Уже 3 марта громогласный Лайош Кошут выступил перед депутатами венгерского сейма в Пресбурге (Братиславе) и предложил проект конституции, с просьбой о признании которой, скорее напоминавшей требование, сейм обратился к императору Фердинанду. Несколько дней спустя петицию о необходимости законодательного закрепления гражданских свобод послали в Вену и представители сословий Богемии — как чехи, так и немцы. Наконец, 11 марта начались волнения в самой столице, которые достигли пика два дня спустя.
Толпа возбужденных студентов и горожан окружила здание, где заседало земельное собрание Нижней Австрии. Один из ораторов огласил присланные из Венгрии тезисы речи Кошута, которые толпа встретила восторженно. Правительство выслало против митингующих войска, которые открыли огонь — после того, как кто-то бросил камень в эрцгерцога Альбрехта, назначенного командовать венским гарнизоном. Несколько человек было убито. Толпа разбежалась, но ее место заняли многочисленные депутации, направлявшиеся в Хофбург, чтобы подать петиции императору. Главным требованием была отставка Меттерниха, ставшего в глазах революционеров символом ненавистного старого порядка.
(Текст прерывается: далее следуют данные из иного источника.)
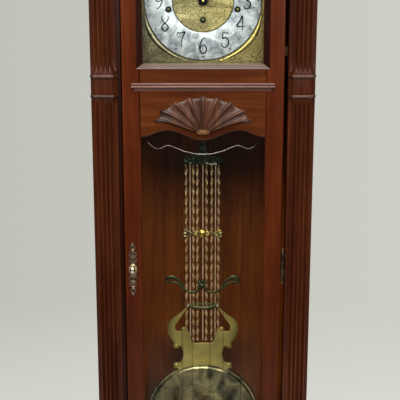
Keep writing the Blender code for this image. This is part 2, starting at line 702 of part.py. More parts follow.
def make_drive():
    """Three weights, the pulleys in their shackles, and the cables."""
    for name, (x, z, side) in TRAINS.items():
        at_x = pulley_x(name)
        weight = make_weight("weight_" + name, at_x)
        centre = (at_x, WEIGHT_Y, PULLEY_Z)
        profile = [(0.0025, 0.004), (0.0245, 0.004), (0.0245, 0.003), (0.0208, 0.0008),
                   (0.0208, -0.0008), (0.0245, -0.003), (0.0245, -0.004), (0.0025, -0.004)]
        wheel = turned("pulley_" + name, profile, centre, "brass", along="Y", steps=20)
        slide = pivot("weight_pivot_" + name, centre, [weight])
        pivot("pulley_pivot_" + name, centre, [wheel], slide)
        make_cable("cable_" + name, name, at_x, z)


def make_weight(name, x):
    """A brass shell with end caps, a stem and the shackle round its pulley."""
    top, radius = PULLEY_Z - 0.05, 0.03
    bottom = top - 0.205
    profile = [(0, top), (0.012, top - 0.004), (radius, top - 0.008), (radius, top - 0.018),
               (radius - 0.0015, top - 0.019), (radius - 0.0015, bottom + 0.019),
               (radius, bottom + 0.018), (radius, bottom + 0.006), (0.01, bottom + 0.003), (0, bottom)]
    weight = turned(name, profile, (x, WEIGHT_Y, 0), "brass")
    shackle = block("shackle", (x - 0.0055, WEIGHT_Y - 0.008, PULLEY_Z - 0.0305),
                    (x + 0.0055, WEIGHT_Y + 0.008, PULLEY_Z - 0.0275), "brass")
    stem = rod("weight_stem", (x, WEIGHT_Y, top - 0.005), (x, WEIGHT_Y, PULLEY_Z - 0.029), 0.0025,
               "brass")
    cheeks = [block("shackle_cheek", (x - 0.005, WEIGHT_Y + side * 0.0065 - 0.001, PULLEY_Z - 0.028),
                    (x + 0.005, WEIGHT_Y + side * 0.0065 + 0.001, PULLEY_Z + 0.005), "brass")
              for side in (-1, 1)]
    pin = rod("shackle_pin", (x, WEIGHT_Y - 0.007, PULLEY_Z), (x, WEIGHT_Y + 0.007, PULLEY_Z),
              0.002, "brass")
    unite(shackle, stem, *cheeks)
    unite(shackle, pin)
    return unite(weight, as_mesh(shackle))


def make_cable(node, name, x, top):
    """A cable from its drum, down round the pulley and up to its post."""
    half = abs(cable_x(name) - post_x(name)) / 2
    turn = arc(x, PULLEY_Z, half, 0, -180, 14)
    path = [(x + half, top)] + turn + [(x - half, top)]
    curve = bpy.data.curves.new(node, "CURVE")
    curve.dimensions = "3D"
    curve.bevel_depth = CABLE_RADIUS
    curve.bevel_resolution = 1
    curve.use_fill_caps = True
    spline = curve.splines.new("POLY")
    spline.points.add(len(path) - 1)
    for point, (at, height) in zip(spline.points, path):
        point.co = (at, WEIGHT_Y, height, 1)
    add_part(node, curve, "steel")


def make_pendulum():
    """The leader with its nine-rod grid, the lyre, the bob and the rating nut."""
    front, back = PENDULUM_Y - 0.005, PENDULUM_Y + 0.005
    grid = block("pendulum_grid", (-0.004, PENDULUM_Y - 0.0015, ROD_TOP + 0.004),
                 (0.004, PENDULUM_Y + 0.0015, PIVOT_Z + 0.006), "brass")
    crown = [(0.047, ROD_TOP - 0.002), (0.047, ROD_TOP + 0.006),
             (0.034, ROD_TOP + 0.01), (0.03, ROD_TOP + 0.019), (0.012, ROD_TOP + 0.013),
             (0, ROD_TOP + 0.03)]
    bars = [board("crown", [mirrored(crown)], front, back, "brass")]
    wing = [(0.046, 0.98), (0.072, 0.983), (0.09, 0.992), (0.093, 1.001), (0.086, 1.007),
            (0.076, 0.998), (0.05, 0.992), (0.012, 0.994), (0, 1.0175)]
    bars.append(board("wing", [mirrored(wing)], front, back, "brass"))
    for low, high, half in ((1.128, 1.142, 0.043), (0.944, 0.953, 0.043), (0.857, 0.866, 0.042)):
        bars.append(block("cross_bar", (-half, front, low), (half, back, high), "brass"))
    rods = [rod("grid_rod", (x, PENDULUM_Y, ROD_BOTTOM + 0.003), (x, PENDULUM_Y, ROD_TOP + 0.001),
                ROD_RADIUS, "brass", 6) for x in ROD_X]
    unite(grid, *bars, *rods)

    rest = BOB_RADIUS + 0.001
    foot = [(x, BOB_Z + math.sqrt(rest ** 2 - x ** 2)) for x in (0, 0.02, 0.04, 0.055, 0.067)]
    arm = [(0.076, 0.775), (0.074, 0.785), (0.06, 0.792), (0.05, 0.808), (0.052, 0.822),
           (0.06, 0.833), (0.076, 0.842), (0.088, 0.857), (0.0925, 0.88), (0.088, 0.9),
           (0.072, 0.924), (0.05, 0.942), (0.0435, 0.9432), (0.0435, 0.936), (0.056, 0.924), (0.067, 0.908),
           (0.074, 0.89), (0.074, 0.872), (0.068, 0.858), (0.056, 0.849), (0.045, 0.8565 - GAP)]
    lyre = board("pendulum_lyre", [mirrored(foot + arm)], front, back, "brass")
    boss = block("lyre_boss", (-0.012, front + 0.001, 0.805), (0.012, PENDULUM_Y + 0.014, 0.845), "brass")
    tail = rod("bob_rod", (0, PENDULUM_Y + 0.012, 0.474), (0, PENDULUM_Y + 0.012, 0.82), 0.0022, "brass")
    unite(lyre, boss, tail)

    # a dished shell, open at the back
    r = BOB_RADIUS
    profile = [(0, 0.0145), (r * 0.3, 0.0137), (r * 0.6, 0.0112), (r * 0.86, 0.0062), (r * 0.9, 0.0055),
               (r * 0.93, 0.007), (r * 0.97, 0.0065), (r, 0.003), (r, -0.003), (r * 0.985, -0.003),
               (r * 0.975, 0.002), (r * 0.86, 0.0035), (r * 0.6, 0.009), (r * 0.3, 0.0115), (0, 0.0123)]
    bob = turned("pendulum_bob", profile, (0, PENDULUM_Y + 0.0065, BOB_Z), "brass", along="Y", steps=36)
    nut_profile = [(0.0028, 0.4895), (0.0095, 0.4895), (0.0105, 0.4875), (0.0105, 0.4825), (0.0095, 0.4805),
                   (0.0028, 0.4805)]
    nut = turned("rating_nut", nut_profile, (0, PENDULUM_Y + 0.012, 0), "brass", steps=16)
    swing = pivot("pendulum_pivot", (0, PENDULUM_Y, PIVOT_Z), [grid, lyre, bob])
    pivot("nut_pivot", (0, PENDULUM_Y + 0.012, 0.485), [nut], swing)


start_scene()
make_case()
make_door()
make_dial()
make_movement()
make_drive()
make_pendulum()
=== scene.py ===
import math

import bmesh
import bpy
from mathutils import Matrix, Vector


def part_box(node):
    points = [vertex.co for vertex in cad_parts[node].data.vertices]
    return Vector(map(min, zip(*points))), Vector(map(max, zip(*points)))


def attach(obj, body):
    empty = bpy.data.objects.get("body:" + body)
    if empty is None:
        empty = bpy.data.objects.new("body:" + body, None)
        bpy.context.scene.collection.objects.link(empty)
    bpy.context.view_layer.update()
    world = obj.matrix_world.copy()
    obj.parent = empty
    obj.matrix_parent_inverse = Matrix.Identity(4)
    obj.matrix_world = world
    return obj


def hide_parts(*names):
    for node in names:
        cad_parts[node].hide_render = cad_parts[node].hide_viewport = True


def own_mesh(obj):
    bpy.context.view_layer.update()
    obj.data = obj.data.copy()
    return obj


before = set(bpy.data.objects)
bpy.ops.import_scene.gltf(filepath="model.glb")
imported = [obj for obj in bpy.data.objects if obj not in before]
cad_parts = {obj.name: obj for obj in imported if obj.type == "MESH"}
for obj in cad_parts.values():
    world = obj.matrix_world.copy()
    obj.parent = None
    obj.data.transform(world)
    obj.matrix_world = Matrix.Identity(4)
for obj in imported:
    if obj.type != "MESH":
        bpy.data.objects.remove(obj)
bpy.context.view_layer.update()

# A longcase clock in cherry: the woodwork, the dial, the pendulum and the drive.
# Everything is in metres, with the front of the clock towards -Y.

doorLow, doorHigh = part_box("door_stile_left")
doorFront = doorLow.y
doorBack = doorHigh.y
openingHalf = -doorHigh.x            # half width of the trunk glass opening
dialLow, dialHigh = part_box("dial_plate")
dialHalf = dialHigh.x
dialZ = dialLow.z + dialHalf         # middle of the dial
dialFront = dialLow.y
gridLow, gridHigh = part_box("pendulum_grid")
pendulumY = (gridLow.y + gridHigh.y) / 2


# a box with its edges rounded over
def boxShape(low, high, edge, segments=2):
    shape = bmesh.new()
    bmesh.ops.create_cube(shape, size=1)
    bmesh.ops.scale(shape, vec=Vector(high) - Vector(low), verts=shape.verts)
    bmesh.ops.translate(shape, vec=(Vector(high) + Vector(low)) / 2, verts=shape.verts)
    roundOver(shape, shape.edges[:], edge, segments)
    return shape


def roundOver(shape, edges, width, segments):
    bmesh.ops.bevel(shape, geom=edges, offset=width, offset_type="OFFSET", affect="EDGES",
                    segments=segments, profile=0.5, material=-1, clamp_overlap=True)


# a flat board from an outline in X and Z; edge is the rounding of its front edge
def plateShape(outline, front, back, edge=0.0):
    shape = bmesh.new()
    face = shape.faces.new([shape.verts.new((x, front, z)) for x, z in outline])
    face.normal_update()
    if face.normal.y > 0:
        face.normal_flip()
    made = bmesh.ops.extrude_face_region(shape, geom=[face], use_keep_orig=True)["geom"]
    rear = [item for item in made if isinstance(item, bmesh.types.BMVert)]
    bmesh.ops.translate(shape, vec=(0, back - front, 0), verts=rear)
    bmesh.ops.recalc_face_normals(shape, faces=shape.faces)
    if edge:
        rim = [e for e in shape.edges if all(v.co.y < front + 1e-6 for v in e.verts)]
        roundOver(shape, rim, edge, 2)
    return shape


# a turned shape from (radius, height) points, spun round its own Z and then placed
def turnedShape(profile, place, steps=48):
    shape = bmesh.new()
    points = [shape.verts.new((radius, 0, height)) for radius, height in profile]
    edges = [shape.edges.new(pair) for pair in zip(points, points[1:])]
    bmesh.ops.spin(shape, geom=points + edges, cent=(0, 0, 0), axis=(0, 0, 1),
                   angle=math.tau, steps=steps, use_merge=True, use_duplicate=False)
    bmesh.ops.remove_doubles(shape, verts=shape.verts, dist=1e-6)
    bmesh.ops.recalc_face_normals(shape, faces=shape.faces)
    bmesh.ops.transform(shape, matrix=place, verts=shape.verts)
    return shape


# a place whose own Z looks to the front of the clock
def facing(x, y, z):
    return Matrix.Translation((x, y, z)) @ Matrix.Rotation(math.radians(90), 4, "X")


# the same place, with what is turned there made oval
def ovalFacing(x, y, z, across, up):
    turn = Matrix.Rotation(math.radians(90), 4, "X")
    return Matrix.Translation((x, y, z)) @ Matrix.Diagonal((across, 1, up, 1)) @ turn


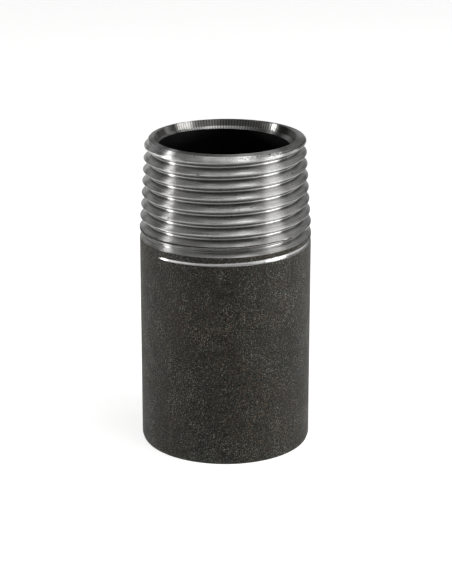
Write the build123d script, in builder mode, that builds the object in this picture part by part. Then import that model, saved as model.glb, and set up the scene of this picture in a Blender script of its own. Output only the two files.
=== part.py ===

Бессилие и беспомощность высшей власти проявились в этот день в полной мере. Час за часом члены императорской семьи и высшие сановники обсуждали ситуацию, но не могли прийти к какому-либо решению. Меттерних тянул время, произносил бесконечные речи, чем вывел из себя своего старого недруга Коловрата. «25 лет заседаю с князем Меттернихом в одном совете, и все это время он говорит и говорит, но так и не удосужился сказать хоть что-то конкретное!» — воскликнул тот. Загнанный в угол, канцлер наконец заявил: он уйдет, но лишь в том случае, если получит прямой приказ императора и его семьи. Около 9 часов вечера Фердинанд I, с испугом наблюдавший за сварой своих приближенных, наконец произнес: «Я суверен, и я решаю. Скажите народу, что я со всем согласен». За отставку Меттерниха высказались также наследник престола эрцгерцог Франц Карл и юный Франц Иосиф, впервые лично участвовавший в решении дел государственной важности — да еще в столь критический момент.